Build this by modeling vulnerability yourself. Say, "I tried a new way of running our sprint planning, and it didn't work as I hoped. Here's what I learned." Publicly reward intelligent failures. When a team member's initiative doesn't pan out, lead a blameless retrospective focused on lessons, not culpability. This signals that growth and trying are valued over perfect, safe execution.
Create low-stakes leadership opportunities. Rotate who runs team meetings, including setting the agenda and facilitating. Assign someone to be the "mentor of the month" for a new hire. Have team members lead the research and recommendation for a new tool. These are practice grounds with real stakes but contained risk.
Navigating Common Roadblocks and Pitfalls
Even with the best intentions, things go sideways.
The "Take-Back" Reflex: Your protégé is struggling with a delegated problem. Your instinct is to swoop in, solve it, and save the day. Don't. This teaches them to bring you all the hard problems. Instead, coach. Ask, "What are your top two options here? What are the pros and cons of each? Which one do you feel is right, and why?" Guide them to their own solution.

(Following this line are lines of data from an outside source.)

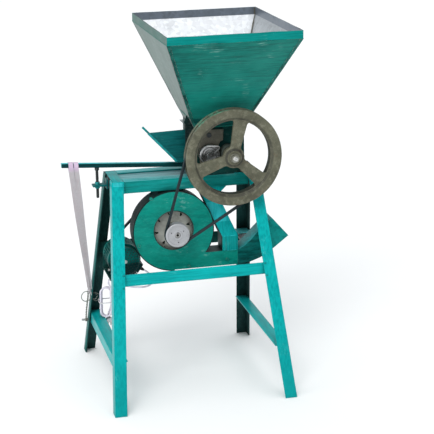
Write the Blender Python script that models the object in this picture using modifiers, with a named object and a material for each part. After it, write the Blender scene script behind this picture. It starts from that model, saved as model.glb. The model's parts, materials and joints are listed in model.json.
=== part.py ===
"""Belt-driven twin-roll grain huller with a winnowing fan on an angle-iron stand.

Metres, +Z up, +X to the right along the front, +Y to the rear. The origin is on the floor under the middle of the
machine. All positions below are measured from the stand's own centre; the empty at the end shifts them as one.
"""

import math

import bmesh
import bpy
from mathutils import Matrix, Vector

for old in list(bpy.data.objects):
    bpy.data.objects.remove(old, do_unlink=True)

# ---- driving dimensions (metres) ----
SHIFT_X = 0.0290  # stand centre to the middle of the whole machine
GAP = 0.0003  # between pieces that touch
TABLE_H = 0.718
TOP_HALF = (0.250, 0.080)  # outer corners of the stand at the table
FOOT_HALF = (0.306, 0.320)  # and on the floor
ANGLE = 0.040  # angle iron, leg width
WALL = 0.004  # angle iron, thickness

MAIN = (0.140, 0.793)  # x, z of the fixed roll's shaft
ROLL = (0.074, 0.793)  # x, z of the movable roll's shaft
PIVOT = (0.0755, 0.856)  # x, z of the swing frame's pivot
FAN = (-0.052, 0.546)  # x, z of the fan shaft
MOTOR = (-0.201, 0.424)  # x, z of the motor shaft
ROLL_R = 0.0325
ROLL_HALF = 0.060
MAIN_R = 0.0125
WHEEL_R = 0.160
BELT_Y = -0.150  # plane of the front belt
WHEEL_PITCH = 0.152
FAN_PITCH = 0.038
REAR_BELT_Y = 0.136
FAN_REAR_PITCH = 0.055
MOTOR_PITCH = 0.035
FAN_R = 0.134
FAN_FRONT = -0.100
FAN_BACK = -0.030
GEAR_MODULE = 0.002
TEETH_FAST = 30
TEETH_SLOW = 36
CORD_R = 0.003

machine = bpy.data.collections.new("grain_huller")
cutters = bpy.data.collections.new("cutters")
bpy.context.scene.collection.children.link(machine)
bpy.context.scene.collection.children.link(cutters)

MATERIALS = {}
for mat_name, rgb, rough, metal in (
    ("teal_paint", (0.01, 0.42, 0.42), 0.4, 0.0),
    ("green_paint", (0.01, 0.22, 0.18), 0.45, 0.0),
    ("cast_iron", (0.17, 0.16, 0.11), 0.6, 0.4),
    ("galvanised", (0.6, 0.62, 0.62), 0.4, 0.9),
    ("aluminium", (0.65, 0.65, 0.68), 0.35, 1.0),
    ("steel", (0.45, 0.45, 0.45), 0.35, 1.0),
    ("black_rubber", (0.02, 0.02, 0.025), 0.6, 0.0),
    ("motor_paint", (0.01, 0.06, 0.05), 0.5, 0.2),
    ("pink_rubber", (0.7, 0.55, 0.58), 0.5, 0.0),
    ("white_cable", (0.75, 0.72, 0.8), 0.5, 0.0),
    ("grey_plastic", (0.35, 0.36, 0.36), 0.5, 0.0),
    ("black_paint", (0.01, 0.012, 0.012), 0.5, 0.0),
):
    made = bpy.data.materials.new(mat_name)
    made.use_nodes = True
    shader = made.node_tree.nodes["Principled BSDF"]
    shader.inputs["Base Color"].default_value = (*rgb, 1.0)
    shader.inputs["Roughness"].default_value = rough
    shader.inputs["Metallic"].default_value = metal
    MATERIALS[mat_name] = made

root = bpy.data.objects.new("machine_root", None)
root.location = (SHIFT_X, 0.0, 0.0)
machine.objects.link(root)


def axis_empty(name, where, parent=None):
    obj = bpy.data.objects.new(name, None)
    obj.location = where
    obj.parent = parent or root
    machine.objects.link(obj)
    return obj


def place(obj, material=None, parent=None, helper=False):
    """Puts an object in its collection, under its joint's empty or the root, without moving it from its place."""
    for coll in list(obj.users_collection):
        coll.objects.unlink(obj)
    (cutters if helper else machine).objects.link(obj)
    obj.parent = root
    if parent is not None:
        obj.parent = parent
        offset, up = Vector(parent.location), parent.parent
        while up is not None and up is not root:
            offset += Vector(up.location)
            up = up.parent
        obj.matrix_parent_inverse = Matrix.Translation(-offset)
    if helper:
        obj.hide_render = True
        obj.display_type = "WIRE"
    if material:
        obj.data.materials.append(MATERIALS[material])
    return obj


def mesh_object(name, bm):
    bmesh.ops.recalc_face_normals(bm, faces=bm.faces)
    if bm.calc_volume(signed=True) < 0:
        bmesh.ops.reverse_faces(bm, faces=bm.faces)
    mesh = bpy.data.meshes.new(name)
    bm.to_mesh(mesh)
    bm.free()
    return bpy.data.objects.new(name, mesh)


def box(name, low, high, material=None, parent=None, helper=False):
    bm = bmesh.new()
    bmesh.ops.create_cube(bm, size=1.0)
    low, high = Vector(low), Vector(high)
    bmesh.ops.scale(bm, vec=high - low, verts=bm.verts)
    bmesh.ops.translate(bm, vec=(low + high) / 2, verts=bm.verts)
    return place(mesh_object(name, bm), material, parent, helper)


def flat(outline, holes=()):
    """A curve's flat outline with holes, as welded mesh data of unit thickness centred on its plane."""
    curve = bpy.data.curves.new("outline", "CURVE")
    curve.dimensions = "2D"
    curve.fill_mode = "BOTH"
    curve.extrude = 0.5
    for loop in (outline, *holes):
        spline = curve.splines.new("POLY")
        spline.points.add(len(loop) - 1)
        for point, (u, v) in zip(spline.points, loop):
            point.co = (u, v, 0.0, 1.0)
        spline.use_cyclic_u = True
    helper = bpy.data.objects.new("outline", curve)
    bpy.context.scene.collection.objects.link(helper)
    graph = bpy.context.evaluated_depsgraph_get()
    graph.update()
    mesh = bpy.data.meshes.new_from_object(helper.evaluated_get(graph))
    bpy.data.objects.remove(helper, do_unlink=True)
    bpy.data.curves.remove(curve)
    bm = bmesh.new()
    bm.from_mesh(mesh)
    bpy.data.meshes.remove(mesh)
    bmesh.ops.remove_doubles(bm, verts=bm.verts, dist=1e-6)
    return bm


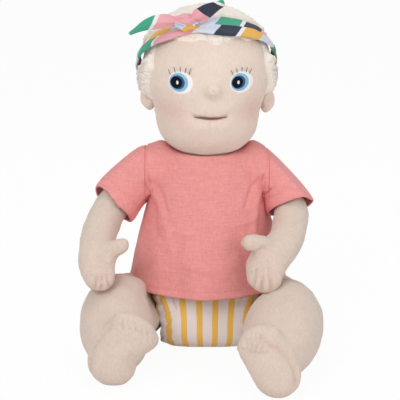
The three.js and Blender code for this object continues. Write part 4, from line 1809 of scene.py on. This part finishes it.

The High-Potential Who Doesn't Want It: Not everyone aspires to people management or strategic leadership. That's okay. Pushing them creates resentment and poor leaders. Have an honest conversation. Perhaps they want to be a deep technical expert (a "player" not a "coach"). Find ways to develop their leadership within that realm—leading a community of practice, mentoring juniors on technical skills—without forcing a traditional management track.
When They Outgrow Your Team: The ultimate success of developing leadership skills in others is that they may leave for bigger roles. This isn't failure; it's a testament to your effectiveness. It also makes you a magnet for talent. People want to work for managers who grow their careers. Celebrate their move, maintain the relationship, and focus on the next person in your pipeline.